Task description
Would you print the material exactly, starting at its first line and ending at the line holding "bar bends] */"?

Supplied data
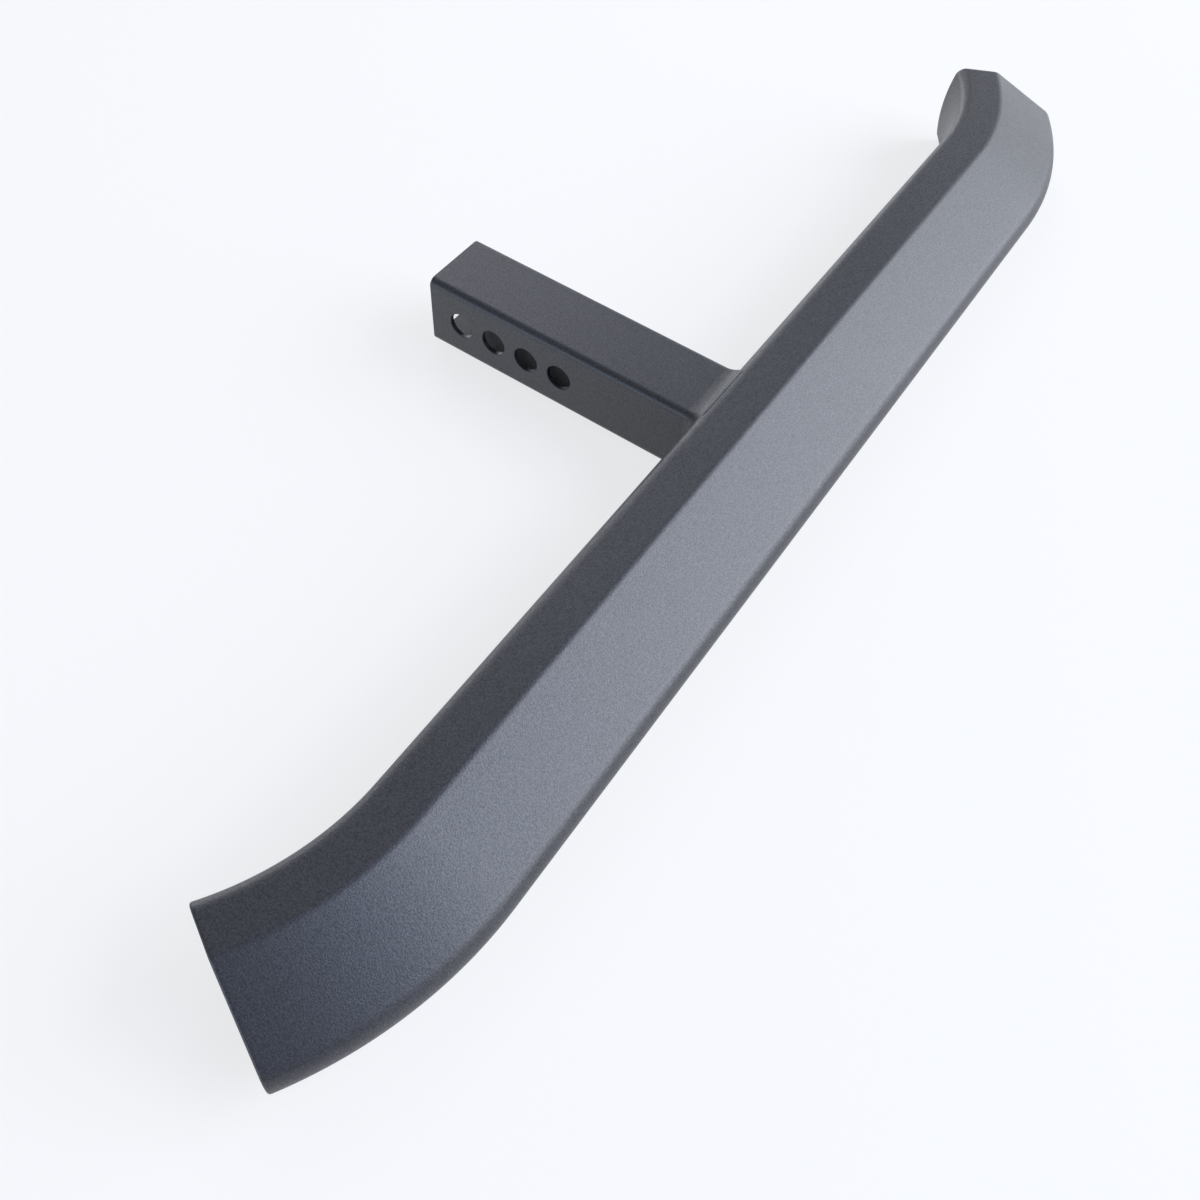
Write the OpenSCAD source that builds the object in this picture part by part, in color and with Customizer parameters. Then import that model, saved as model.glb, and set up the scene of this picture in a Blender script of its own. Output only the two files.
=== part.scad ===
// Hitch receiver step: a formed, bent step bar welded across a square drawbar.
// X runs along the bar and the pins, Y points from the bar to the vehicle, Z is up.
// The origin is the centre of the pin hole nearest the drawbar's free end.

/* [Step bar section] */

// Front to back depth of the bar section, nose to back (mm)
bar_depth = 84.1; // [78:0.1:100]
// Overall height of the bar section (mm)
bar_height = 62; // [58:0.5:70]
// Wall of the formed bar tube (mm)
bar_wall = 2.5; // [1.6:0.1:3.5]
// Distance of the top and bottom creases in front of the back (mm)
crease_setback = 32.4; // [30:0.1:40]
// Radius rolled into the creases (mm)
crease_radius = 8; // [6:0.5:10]
// Radius of the two back corners (mm)
back_corner_radius = 8; // [6:0.5:10]
// Radius of the shallow outward bow of the back (mm)
back_bow_radius = 120; // [60:1:160]
// Radius of the nose (mm)
nose_radius = 13; // [10:0.5:18]
// Drop of the nose centre below mid height (mm)
nose_drop = 6.5; // [0:0.5:9]

/* [Step bar bends] */

// Length of the straight run between the two bends (mm)
straight_length = 623; // [400:1:900]
// Inside radius of each bend, at the back of the bar (mm)
bend_radius = 152.4; // [100:0.2:240]
// Angle that each end sweeps back, up to the cut at the crease (degrees)
bend_angle = 34; // [20:0.5:45]
// Angle of the end cut from square to the straight run (degrees)
cut_angle = 27; // [15:0.5:45]
// Thickness of the welded end plates (mm)
plate_thickness = 3; // [2:0.5:4]

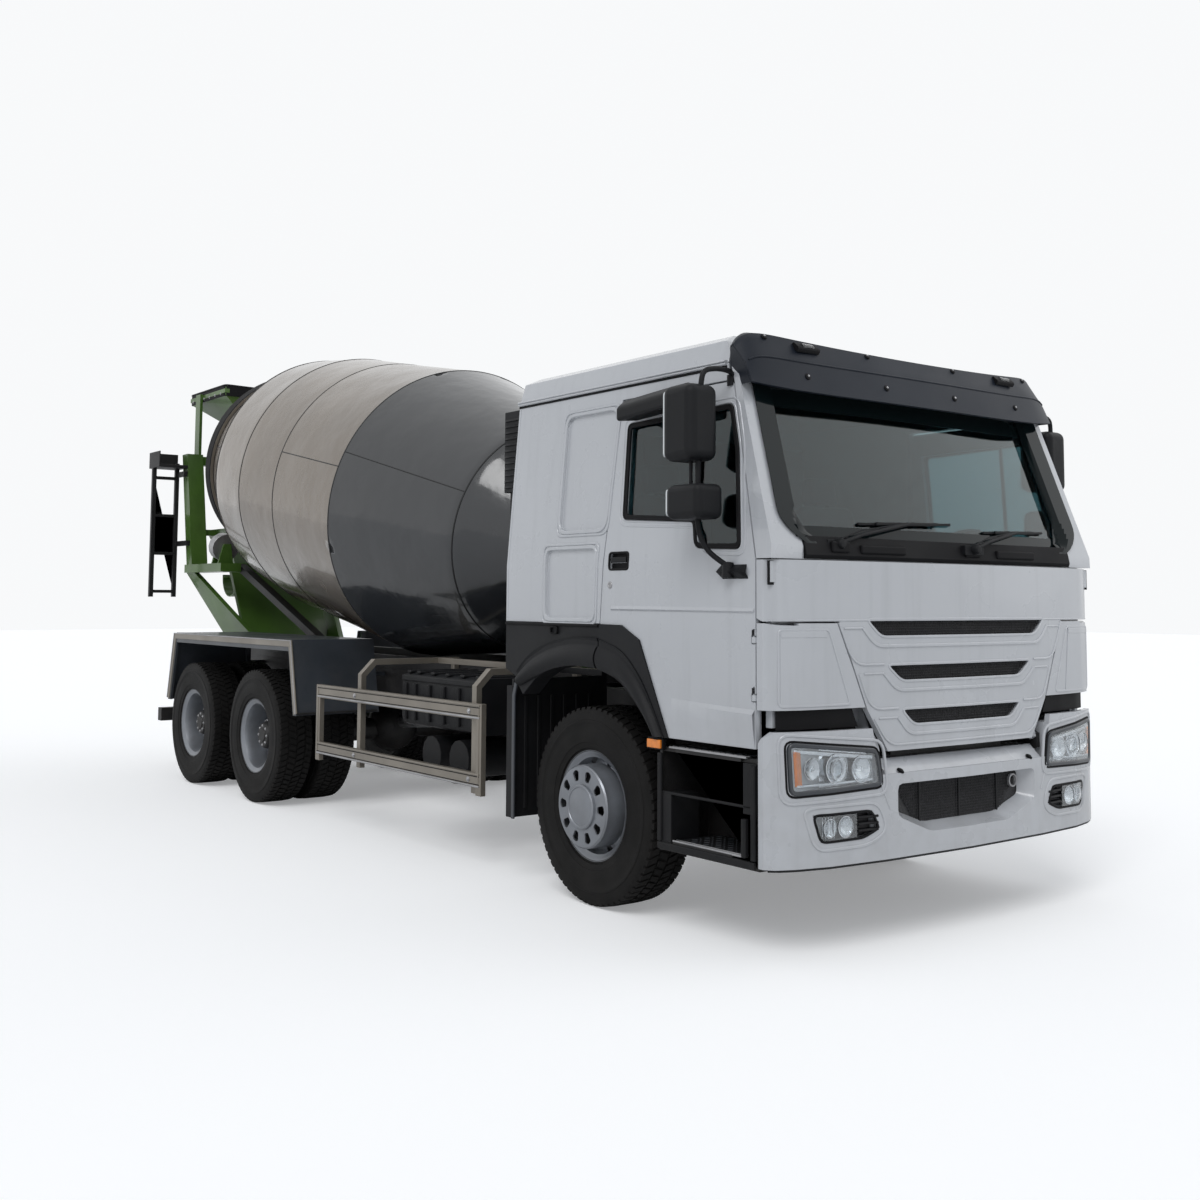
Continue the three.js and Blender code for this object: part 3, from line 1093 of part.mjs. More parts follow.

Reply
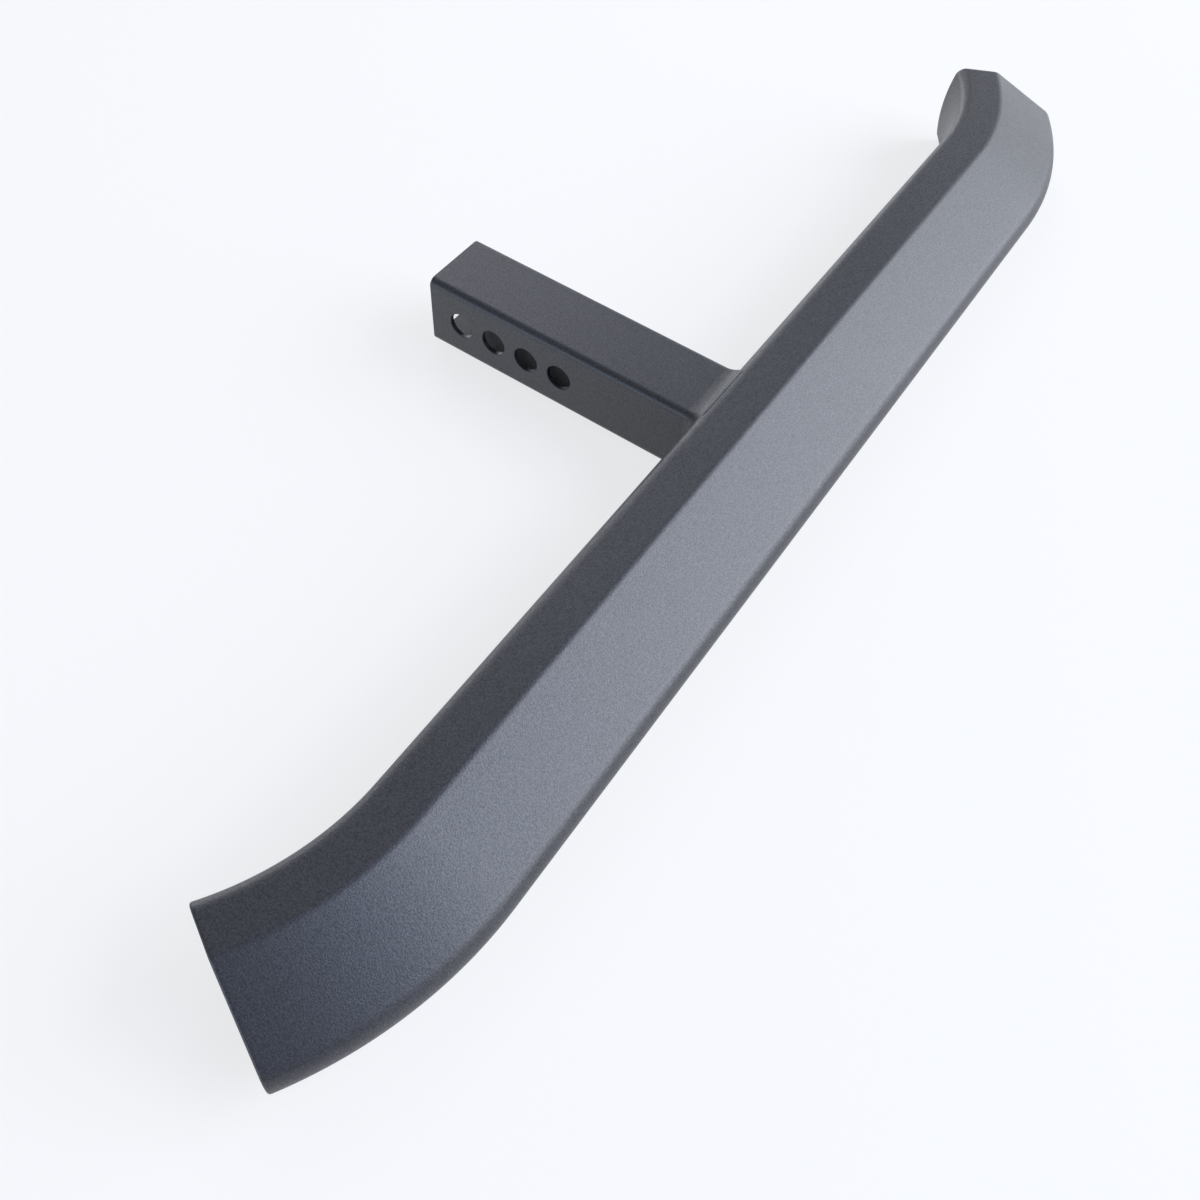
Write the OpenSCAD source that builds the object in this picture part by part, in color and with Customizer parameters. Then import that model, saved as model.glb, and set up the scene of this picture in a Blender script of its own. Output only the two files.
=== part.scad ===
// Hitch receiver step: a formed, bent step bar welded across a square drawbar.
// X runs along the bar and the pins, Y points from the bar to the vehicle, Z is up.
// The origin is the centre of the pin hole nearest the drawbar's free end.

/* [Step bar section] */

// Front to back depth of the bar section, nose to back (mm)
bar_depth = 84.1; // [78:0.1:100]
// Overall height of the bar section (mm)
bar_height = 62; // [58:0.5:70]
// Wall of the formed bar tube (mm)
bar_wall = 2.5; // [1.6:0.1:3.5]
// Distance of the top and bottom creases in front of the back (mm)
crease_setback = 32.4; // [30:0.1:40]
// Radius rolled into the creases (mm)
crease_radius = 8; // [6:0.5:10]
// Radius of the two back corners (mm)
back_corner_radius = 8; // [6:0.5:10]
// Radius of the shallow outward bow of the back (mm)
back_bow_radius = 120; // [60:1:160]
// Radius of the nose (mm)
nose_radius = 13; // [10:0.5:18]
// Drop of the nose centre below mid height (mm)
nose_drop = 6.5; // [0:0.5:9]

/* [Step bar bends] */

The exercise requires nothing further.